The pseudobulbar effect describes uncontrollable laughing or crying, or emotional incontinence. This is common in stroke patients and patients with neurological disorders.
Pseudobulbar palsy may also be called involuntary emotional expression disorder.
The most common causes of pseudobulbar palsy are diseases or conditions that affect how motor fibers carry impulses from the cerebral cortex to the lower brain stem. The cerebral cortex is the section of the brain that controls motor functions and senses. When information from the cerebral cortex cannot get to the lower brain stem correctly, a person loses his or her ability to fully control the face and emotional expression.
Pseudobulbar palsy is most often linked to stroke, motor neuron disease, multiple sclerosis, and cerebrovascular disorders.
People with the following conditions may be at risk of developing pseudobulbar palsy:
- motor neuron disease
- multiple sclerosis
- cerebrovascular disorders
Pseudobulbar palsy is sometimes misdiagnosed as major depressive disorder, so some patients thought to have severe depression may also be at risk.

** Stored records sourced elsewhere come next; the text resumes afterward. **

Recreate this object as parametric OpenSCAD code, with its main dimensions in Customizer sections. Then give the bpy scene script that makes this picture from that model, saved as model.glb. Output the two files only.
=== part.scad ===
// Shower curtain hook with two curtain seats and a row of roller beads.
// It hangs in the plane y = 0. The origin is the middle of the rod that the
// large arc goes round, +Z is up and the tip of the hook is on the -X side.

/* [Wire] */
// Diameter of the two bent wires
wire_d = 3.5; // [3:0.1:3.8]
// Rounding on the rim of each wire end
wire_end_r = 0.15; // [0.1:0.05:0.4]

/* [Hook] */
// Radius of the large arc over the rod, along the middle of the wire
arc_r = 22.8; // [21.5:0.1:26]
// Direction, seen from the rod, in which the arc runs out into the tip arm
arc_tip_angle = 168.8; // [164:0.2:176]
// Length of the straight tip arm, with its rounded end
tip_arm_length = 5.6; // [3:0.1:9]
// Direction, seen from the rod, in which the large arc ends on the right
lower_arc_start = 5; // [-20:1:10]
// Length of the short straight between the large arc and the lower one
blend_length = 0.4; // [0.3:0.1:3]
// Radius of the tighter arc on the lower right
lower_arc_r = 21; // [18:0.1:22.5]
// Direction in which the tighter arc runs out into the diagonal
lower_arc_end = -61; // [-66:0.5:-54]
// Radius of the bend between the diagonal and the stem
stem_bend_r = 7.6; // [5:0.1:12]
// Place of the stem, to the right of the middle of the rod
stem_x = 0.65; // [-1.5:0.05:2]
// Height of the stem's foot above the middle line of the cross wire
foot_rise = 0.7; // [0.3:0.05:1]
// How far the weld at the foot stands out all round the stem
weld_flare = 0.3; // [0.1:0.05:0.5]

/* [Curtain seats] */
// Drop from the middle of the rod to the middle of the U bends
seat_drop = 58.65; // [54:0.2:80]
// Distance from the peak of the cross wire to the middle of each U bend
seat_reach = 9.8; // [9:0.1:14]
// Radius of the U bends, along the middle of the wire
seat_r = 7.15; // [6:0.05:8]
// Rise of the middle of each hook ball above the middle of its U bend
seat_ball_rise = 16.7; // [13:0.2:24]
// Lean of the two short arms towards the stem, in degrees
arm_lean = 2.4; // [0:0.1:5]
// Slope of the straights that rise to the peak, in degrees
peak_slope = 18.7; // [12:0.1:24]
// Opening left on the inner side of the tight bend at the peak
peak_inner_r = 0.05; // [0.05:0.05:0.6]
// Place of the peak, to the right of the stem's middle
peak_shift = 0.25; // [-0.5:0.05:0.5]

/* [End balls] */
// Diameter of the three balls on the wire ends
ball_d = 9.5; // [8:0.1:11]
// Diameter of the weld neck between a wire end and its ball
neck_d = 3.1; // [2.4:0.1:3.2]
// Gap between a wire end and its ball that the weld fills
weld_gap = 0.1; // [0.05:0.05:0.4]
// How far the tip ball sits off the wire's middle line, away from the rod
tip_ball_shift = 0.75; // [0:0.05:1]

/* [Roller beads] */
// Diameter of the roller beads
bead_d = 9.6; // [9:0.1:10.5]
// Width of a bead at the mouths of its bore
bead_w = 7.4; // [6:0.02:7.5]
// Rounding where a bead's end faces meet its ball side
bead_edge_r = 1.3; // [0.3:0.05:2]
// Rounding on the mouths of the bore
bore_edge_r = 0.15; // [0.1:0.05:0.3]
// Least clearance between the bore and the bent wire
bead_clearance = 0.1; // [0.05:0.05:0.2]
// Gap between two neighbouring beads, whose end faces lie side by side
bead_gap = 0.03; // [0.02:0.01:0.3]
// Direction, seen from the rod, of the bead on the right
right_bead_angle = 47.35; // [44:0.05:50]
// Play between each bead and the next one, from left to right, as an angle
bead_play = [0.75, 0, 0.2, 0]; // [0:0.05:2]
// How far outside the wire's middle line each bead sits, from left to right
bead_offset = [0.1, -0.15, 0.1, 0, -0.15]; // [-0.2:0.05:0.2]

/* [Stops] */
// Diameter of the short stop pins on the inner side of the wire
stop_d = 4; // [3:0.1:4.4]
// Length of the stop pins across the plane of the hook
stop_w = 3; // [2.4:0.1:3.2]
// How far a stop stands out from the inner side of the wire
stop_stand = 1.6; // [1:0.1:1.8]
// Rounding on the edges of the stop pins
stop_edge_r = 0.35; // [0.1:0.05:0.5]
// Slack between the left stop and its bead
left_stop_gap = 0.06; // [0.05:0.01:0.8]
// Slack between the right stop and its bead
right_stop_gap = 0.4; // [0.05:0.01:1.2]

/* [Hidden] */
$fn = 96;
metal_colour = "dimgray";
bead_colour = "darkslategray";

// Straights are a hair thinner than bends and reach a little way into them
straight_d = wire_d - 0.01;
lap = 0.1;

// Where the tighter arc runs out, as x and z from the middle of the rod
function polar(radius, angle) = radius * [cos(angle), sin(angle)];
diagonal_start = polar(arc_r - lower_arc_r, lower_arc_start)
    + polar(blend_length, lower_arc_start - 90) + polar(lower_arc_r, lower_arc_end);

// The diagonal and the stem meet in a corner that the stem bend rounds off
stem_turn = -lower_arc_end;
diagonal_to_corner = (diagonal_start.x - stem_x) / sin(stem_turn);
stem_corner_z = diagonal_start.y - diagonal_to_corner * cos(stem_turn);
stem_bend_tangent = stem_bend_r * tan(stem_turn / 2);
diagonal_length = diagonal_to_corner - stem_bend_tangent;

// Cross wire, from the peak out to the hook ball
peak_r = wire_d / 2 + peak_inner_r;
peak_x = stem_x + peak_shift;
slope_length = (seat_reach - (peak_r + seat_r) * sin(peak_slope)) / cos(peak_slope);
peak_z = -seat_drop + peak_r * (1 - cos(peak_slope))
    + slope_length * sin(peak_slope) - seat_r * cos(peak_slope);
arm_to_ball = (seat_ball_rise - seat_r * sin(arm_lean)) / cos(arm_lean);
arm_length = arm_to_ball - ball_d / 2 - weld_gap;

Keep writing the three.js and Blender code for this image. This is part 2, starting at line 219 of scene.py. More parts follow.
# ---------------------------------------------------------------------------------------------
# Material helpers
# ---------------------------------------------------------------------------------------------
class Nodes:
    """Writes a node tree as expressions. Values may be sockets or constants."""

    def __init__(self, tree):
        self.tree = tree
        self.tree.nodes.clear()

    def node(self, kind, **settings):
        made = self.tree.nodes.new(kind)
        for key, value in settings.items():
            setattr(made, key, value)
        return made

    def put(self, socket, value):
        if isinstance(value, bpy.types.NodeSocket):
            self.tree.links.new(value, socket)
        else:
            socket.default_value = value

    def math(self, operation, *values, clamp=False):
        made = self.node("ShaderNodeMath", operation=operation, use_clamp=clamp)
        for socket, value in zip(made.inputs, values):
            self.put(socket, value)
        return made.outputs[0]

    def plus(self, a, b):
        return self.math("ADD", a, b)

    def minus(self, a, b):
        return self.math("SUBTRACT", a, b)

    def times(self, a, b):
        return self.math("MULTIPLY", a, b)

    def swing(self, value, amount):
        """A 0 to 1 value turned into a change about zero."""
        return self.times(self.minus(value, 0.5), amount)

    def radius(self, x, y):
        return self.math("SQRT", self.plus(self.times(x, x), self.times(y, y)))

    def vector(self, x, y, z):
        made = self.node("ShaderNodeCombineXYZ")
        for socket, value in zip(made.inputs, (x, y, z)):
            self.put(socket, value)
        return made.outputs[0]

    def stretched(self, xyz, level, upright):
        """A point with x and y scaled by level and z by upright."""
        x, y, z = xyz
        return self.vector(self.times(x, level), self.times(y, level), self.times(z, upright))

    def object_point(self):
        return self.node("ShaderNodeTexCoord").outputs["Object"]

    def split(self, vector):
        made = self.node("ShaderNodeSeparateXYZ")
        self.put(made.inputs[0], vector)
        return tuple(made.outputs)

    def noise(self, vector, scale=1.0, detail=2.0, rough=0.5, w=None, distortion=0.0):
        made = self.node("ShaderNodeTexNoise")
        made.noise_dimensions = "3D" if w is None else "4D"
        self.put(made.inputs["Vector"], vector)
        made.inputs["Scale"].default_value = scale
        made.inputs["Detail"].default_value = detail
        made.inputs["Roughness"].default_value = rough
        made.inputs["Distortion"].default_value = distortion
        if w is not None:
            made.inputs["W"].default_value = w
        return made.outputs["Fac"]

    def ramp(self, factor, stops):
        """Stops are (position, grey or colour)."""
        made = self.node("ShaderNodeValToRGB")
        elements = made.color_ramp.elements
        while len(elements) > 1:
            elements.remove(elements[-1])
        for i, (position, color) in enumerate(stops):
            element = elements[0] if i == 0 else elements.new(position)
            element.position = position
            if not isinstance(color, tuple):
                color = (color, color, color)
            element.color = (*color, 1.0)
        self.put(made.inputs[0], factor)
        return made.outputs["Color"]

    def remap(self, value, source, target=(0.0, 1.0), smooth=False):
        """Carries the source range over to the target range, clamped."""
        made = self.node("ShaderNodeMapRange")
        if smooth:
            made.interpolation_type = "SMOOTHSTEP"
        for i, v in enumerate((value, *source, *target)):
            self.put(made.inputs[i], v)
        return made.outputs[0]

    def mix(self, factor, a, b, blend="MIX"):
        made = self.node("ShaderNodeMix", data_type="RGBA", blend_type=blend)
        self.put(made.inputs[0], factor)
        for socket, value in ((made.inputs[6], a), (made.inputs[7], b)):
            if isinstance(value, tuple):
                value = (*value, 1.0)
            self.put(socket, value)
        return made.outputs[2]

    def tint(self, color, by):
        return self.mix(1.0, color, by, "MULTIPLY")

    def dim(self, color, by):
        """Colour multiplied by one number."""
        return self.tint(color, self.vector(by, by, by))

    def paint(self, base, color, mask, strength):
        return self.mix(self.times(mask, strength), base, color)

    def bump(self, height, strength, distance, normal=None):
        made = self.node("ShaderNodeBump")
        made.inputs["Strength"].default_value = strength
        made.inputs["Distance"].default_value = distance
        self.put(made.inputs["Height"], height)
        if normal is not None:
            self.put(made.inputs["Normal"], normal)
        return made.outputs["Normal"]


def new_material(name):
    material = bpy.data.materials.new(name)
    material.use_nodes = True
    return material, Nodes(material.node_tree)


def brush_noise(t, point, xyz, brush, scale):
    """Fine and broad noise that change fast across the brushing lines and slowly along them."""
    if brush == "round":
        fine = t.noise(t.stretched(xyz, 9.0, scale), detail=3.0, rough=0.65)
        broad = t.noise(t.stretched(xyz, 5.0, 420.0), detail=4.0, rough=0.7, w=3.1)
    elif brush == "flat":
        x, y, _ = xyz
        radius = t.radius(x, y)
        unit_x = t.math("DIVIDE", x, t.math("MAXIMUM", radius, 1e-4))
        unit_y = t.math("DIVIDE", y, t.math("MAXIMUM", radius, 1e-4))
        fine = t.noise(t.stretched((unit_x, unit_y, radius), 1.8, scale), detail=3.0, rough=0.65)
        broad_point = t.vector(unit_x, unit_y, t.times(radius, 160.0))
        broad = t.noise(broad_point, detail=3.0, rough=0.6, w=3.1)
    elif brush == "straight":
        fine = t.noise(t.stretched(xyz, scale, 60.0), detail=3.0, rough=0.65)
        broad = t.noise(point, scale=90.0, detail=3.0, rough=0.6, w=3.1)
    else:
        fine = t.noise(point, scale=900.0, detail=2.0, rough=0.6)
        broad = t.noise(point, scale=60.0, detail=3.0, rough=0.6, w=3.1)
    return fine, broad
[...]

Pseudobulbar palsy is characterized by the inability to control facial muscles, including the tongue. This may manifest as:
- dysarthria (slowed or slurred speech)
- dysphagia (difficulty swallowing)
- dysphonia (spasms of vocal cord muscles)
- emotional lability
Pseudobulbar palsy is often misdiagnosed as major depressive disorder if its primary symptom is emotional incontinence. To determine whether pseudobulbar palsy is the cause of symptoms, a doctor must study a patient's facial movements, speech, and emotional expressiveness.
The National Stroke Association offers a test based on the Center for Neurological Study-Lability Scale that can help patients see how likely they are to have a pseudobulbar effect (National Stroke Association). This is not a substitute for medical assessment, but it may help to determine risks.
There is currently no cure for pseudobulbar palsy.
Some medications can treat specific symptoms. Medications for depression or anxiety can be used to combat involuntary emotional expression disorder.
Some medications target the underlying disorder causing the problem, such as mental disorders. If the pseudobulbar effect comes from a stroke, symptoms may fade over time or with therapy.
There is currently no cure for pseudobulbar palsy, but patients can learn alternative ways to communicate with other people. Some patients may get relief through treatments that address specific medical conditions, such as dementia or motor neuron disease. As friends and family begin to understand this condition better, a patient may experience less stress as a result of pseudobulbar palsy. This may help to alleviate some symptoms.